La « sagesse » populaire l’a toujours appelé « l’enfant difficile ». Difficile pour ses parents, pour ses enseignants mais aussi et sans doute surtout pour lui-même. Où se trouve la frontière entre normalité et dysfonctionnement, problème d’éducation ou trouble psychologique ? Qu’est-ce qui, dans l’histoire de l’enfant, dans sa biologie même, peut (ou ne pas) expliquer cette difficulté ou incapacité à répondre aux lois du vivre ensemble à la maison, à l’école ? Comment sortir d’un engrenage d’incompréhension, voire de violence, qui sème le désarroi dans les familles et en classe ? Prévenir, comprendre et guérir ces troubles est devenu un enjeu de santé mais aussi de société, assez récent sous nos latitudes. En France, il a fallu attendre plusieurs études collectives de l’Inserm (Institut national de la santé et de la recherche médicale), commandées par la Cnam (Caisse nationale d’assurance maladie) dans les années 2000 et motivées par une demande de soins grandissante dans la santé mentale des enfants et adolescents, pour tenter de cerner ces troubles de façon plus scientifique. Jusqu’alors, un enfant difficile était au mieux un enfant que les parents n’avaient pas su éduquer, au pire le champion toutes catégories des irrécupérables congénitaux. Culpabilisation des parents et jugements à l’emporte-pièce étaient le plus souvent au programme des consultations que les plus téméraires osaient tenter.
Au tournant du millénaire, les deux premiers rapports de l’Inserm ont changé les regards. Ils faisaient le point sur l’hyperactivité, l’autisme, la dépression et les troubles anxieux, concluant qu’un enfant sur huit souffrait d’un trouble mental. Ce qui fit déjà le lit d’une polémique qui n’a cessé d’enfler, nombre de pédopsychiatres et de psychologues se considérant disqualifiés dans leurs pratiques, car estimant que ce rapport, en s’appuyant essentiellement sur des pratiques anglo-saxonnes, ignorait la qualité d’une prise en charge française plus psychodynamique et psychanalytique. Le dernier rapport de l’institut 1, en 2005, s’intéressait plus particulièrement au trouble des conduites, menant à des actes antisociaux et délinquants, qui touche les adolescents. Il préconisait un repérage précoce, entre 3 et 5 ans, de comportements qui devraient alerter.
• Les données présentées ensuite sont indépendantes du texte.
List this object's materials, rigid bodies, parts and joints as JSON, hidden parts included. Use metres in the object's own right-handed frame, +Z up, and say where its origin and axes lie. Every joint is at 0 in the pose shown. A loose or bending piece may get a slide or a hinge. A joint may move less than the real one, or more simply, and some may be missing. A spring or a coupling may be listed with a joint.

Ce rapport semait lui aussi un vent de révolte, notamment en évoquant de possibles facteurs biologiques et d’héritabilité et en faisant mention de traitements psychotropes 2.
Un tournant neuropsychologique
À ces craintes exprimées par des professionnels de l’enfance dans une pétition aux plus de 20 000 signatures, Christine Gétin, présidente de l’association HyperSupers TDAH France répondait en 2006 que ce rapport avait le mérite de poser des questions ; il fallait amorcer des réponses en adéquation avec les réalités du terrain. « Dans la majorité des cas, aucune aide ni évaluation concrète ne sont proposées en dehors d’une prise en charge psychologique de l’enfant ou du parent lui-même sur le lien psychoaffectif, dans le meilleur des cas. Ainsi, on ne soupçonne pas l’existence possible d’un trouble pouvant conduire les enfants à des situations d’exclusion sociale et scolaire », affirmait-elle, posant clairement aussi le problème de nomadisme thérapeutique des parents concernés.